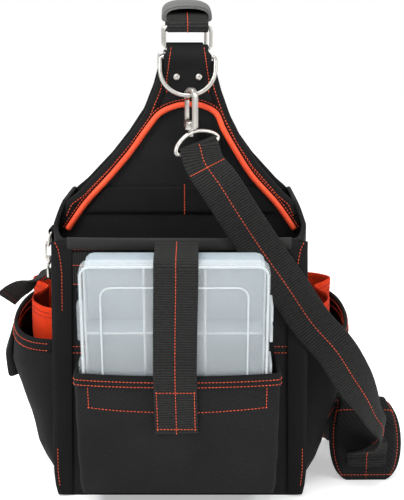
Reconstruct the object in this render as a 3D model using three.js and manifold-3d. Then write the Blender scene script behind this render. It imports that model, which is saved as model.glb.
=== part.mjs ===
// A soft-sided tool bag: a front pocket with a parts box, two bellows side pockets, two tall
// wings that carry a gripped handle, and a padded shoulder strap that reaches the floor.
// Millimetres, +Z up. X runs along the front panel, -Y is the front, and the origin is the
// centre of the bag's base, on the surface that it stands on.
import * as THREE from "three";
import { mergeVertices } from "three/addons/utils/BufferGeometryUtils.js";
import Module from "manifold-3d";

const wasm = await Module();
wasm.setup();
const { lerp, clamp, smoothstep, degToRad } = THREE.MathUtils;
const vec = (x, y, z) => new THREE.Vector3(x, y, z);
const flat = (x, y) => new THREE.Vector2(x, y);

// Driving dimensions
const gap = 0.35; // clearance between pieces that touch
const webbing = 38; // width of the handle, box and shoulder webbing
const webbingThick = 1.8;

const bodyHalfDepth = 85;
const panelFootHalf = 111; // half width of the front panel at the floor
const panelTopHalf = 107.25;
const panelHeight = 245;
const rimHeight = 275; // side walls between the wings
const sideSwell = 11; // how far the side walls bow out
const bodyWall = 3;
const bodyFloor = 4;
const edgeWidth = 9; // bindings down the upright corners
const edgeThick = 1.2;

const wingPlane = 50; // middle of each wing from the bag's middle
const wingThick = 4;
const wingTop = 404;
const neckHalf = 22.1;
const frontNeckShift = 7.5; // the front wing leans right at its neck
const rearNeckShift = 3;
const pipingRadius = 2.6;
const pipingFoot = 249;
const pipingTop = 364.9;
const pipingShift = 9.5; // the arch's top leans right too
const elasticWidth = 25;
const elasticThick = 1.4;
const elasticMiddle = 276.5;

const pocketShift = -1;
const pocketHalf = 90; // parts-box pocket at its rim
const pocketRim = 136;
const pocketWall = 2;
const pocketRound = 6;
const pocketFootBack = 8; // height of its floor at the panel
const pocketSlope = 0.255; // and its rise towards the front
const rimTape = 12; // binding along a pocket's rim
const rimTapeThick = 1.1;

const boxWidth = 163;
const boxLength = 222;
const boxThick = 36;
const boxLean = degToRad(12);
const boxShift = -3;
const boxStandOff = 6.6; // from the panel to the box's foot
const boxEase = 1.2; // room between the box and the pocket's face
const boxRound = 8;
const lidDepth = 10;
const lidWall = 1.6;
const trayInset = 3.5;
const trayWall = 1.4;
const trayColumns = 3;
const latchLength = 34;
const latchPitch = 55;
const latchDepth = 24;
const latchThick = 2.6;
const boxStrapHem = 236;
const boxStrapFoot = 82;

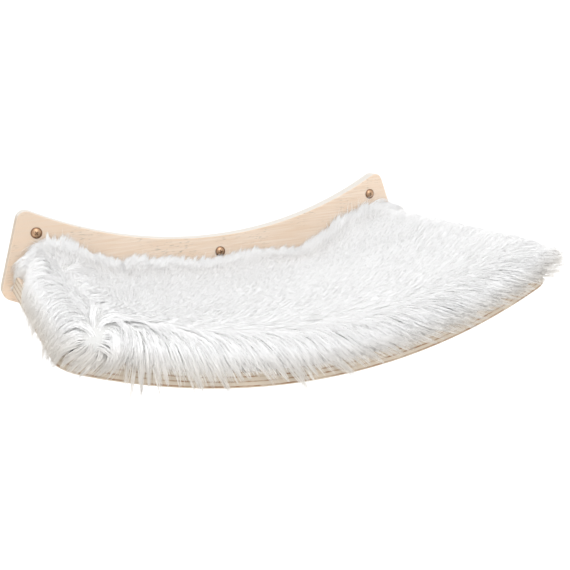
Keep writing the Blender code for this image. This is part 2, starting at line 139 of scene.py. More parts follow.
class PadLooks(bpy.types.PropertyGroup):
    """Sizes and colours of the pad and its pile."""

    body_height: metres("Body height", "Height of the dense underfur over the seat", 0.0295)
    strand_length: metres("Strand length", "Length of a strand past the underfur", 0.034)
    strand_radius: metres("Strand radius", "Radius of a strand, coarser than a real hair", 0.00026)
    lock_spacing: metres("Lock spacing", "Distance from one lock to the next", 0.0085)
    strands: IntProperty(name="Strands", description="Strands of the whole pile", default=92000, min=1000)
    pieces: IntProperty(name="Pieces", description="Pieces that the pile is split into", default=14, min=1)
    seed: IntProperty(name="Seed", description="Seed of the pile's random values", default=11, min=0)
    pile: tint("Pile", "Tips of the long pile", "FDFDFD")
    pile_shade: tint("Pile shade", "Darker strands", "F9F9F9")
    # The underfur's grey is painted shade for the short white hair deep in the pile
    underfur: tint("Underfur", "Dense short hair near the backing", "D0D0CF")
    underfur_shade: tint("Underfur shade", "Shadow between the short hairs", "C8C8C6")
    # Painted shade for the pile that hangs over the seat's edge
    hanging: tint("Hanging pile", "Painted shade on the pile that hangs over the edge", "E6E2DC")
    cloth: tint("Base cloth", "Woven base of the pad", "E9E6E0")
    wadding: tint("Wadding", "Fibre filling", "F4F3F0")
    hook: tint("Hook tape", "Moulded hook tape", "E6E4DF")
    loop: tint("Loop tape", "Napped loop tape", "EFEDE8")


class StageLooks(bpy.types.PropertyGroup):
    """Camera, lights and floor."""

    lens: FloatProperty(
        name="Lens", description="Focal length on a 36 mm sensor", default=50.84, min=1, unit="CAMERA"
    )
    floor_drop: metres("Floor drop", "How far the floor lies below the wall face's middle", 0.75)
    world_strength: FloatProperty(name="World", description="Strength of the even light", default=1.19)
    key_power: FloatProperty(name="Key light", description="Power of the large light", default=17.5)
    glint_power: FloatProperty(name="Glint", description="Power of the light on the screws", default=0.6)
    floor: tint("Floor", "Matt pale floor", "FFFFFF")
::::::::
## AIM
Quote, word for word, every line from the top of the entries through the line that holds "const edgeThick = 1.2;".

## CORRECT RESPONSE
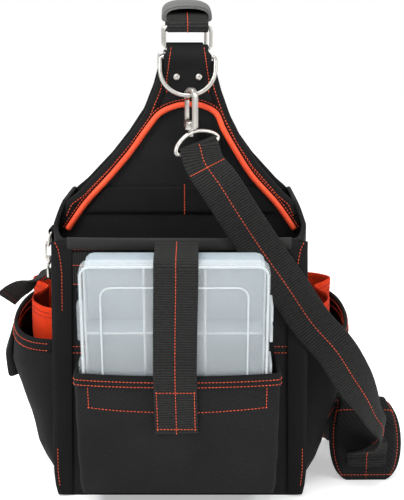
Reconstruct the object in this render as a 3D model using three.js and manifold-3d. Then write the Blender scene script behind this render. It imports that model, which is saved as model.glb.
=== part.mjs ===
// A soft-sided tool bag: a front pocket with a parts box, two bellows side pockets, two tall
// wings that carry a gripped handle, and a padded shoulder strap that reaches the floor.
// Millimetres, +Z up. X runs along the front panel, -Y is the front, and the origin is the
// centre of the bag's base, on the surface that it stands on.
import * as THREE from "three";
import { mergeVertices } from "three/addons/utils/BufferGeometryUtils.js";
import Module from "manifold-3d";

const wasm = await Module();
wasm.setup();
const { lerp, clamp, smoothstep, degToRad } = THREE.MathUtils;
const vec = (x, y, z) => new THREE.Vector3(x, y, z);
const flat = (x, y) => new THREE.Vector2(x, y);

// Driving dimensions
const gap = 0.35; // clearance between pieces that touch
const webbing = 38; // width of the handle, box and shoulder webbing
const webbingThick = 1.8;

const bodyHalfDepth = 85;
const panelFootHalf = 111; // half width of the front panel at the floor
const panelTopHalf = 107.25;
const panelHeight = 245;
const rimHeight = 275; // side walls between the wings
const sideSwell = 11; // how far the side walls bow out
const bodyWall = 3;
const bodyFloor = 4;
const edgeWidth = 9; // bindings down the upright corners
const edgeThick = 1.2;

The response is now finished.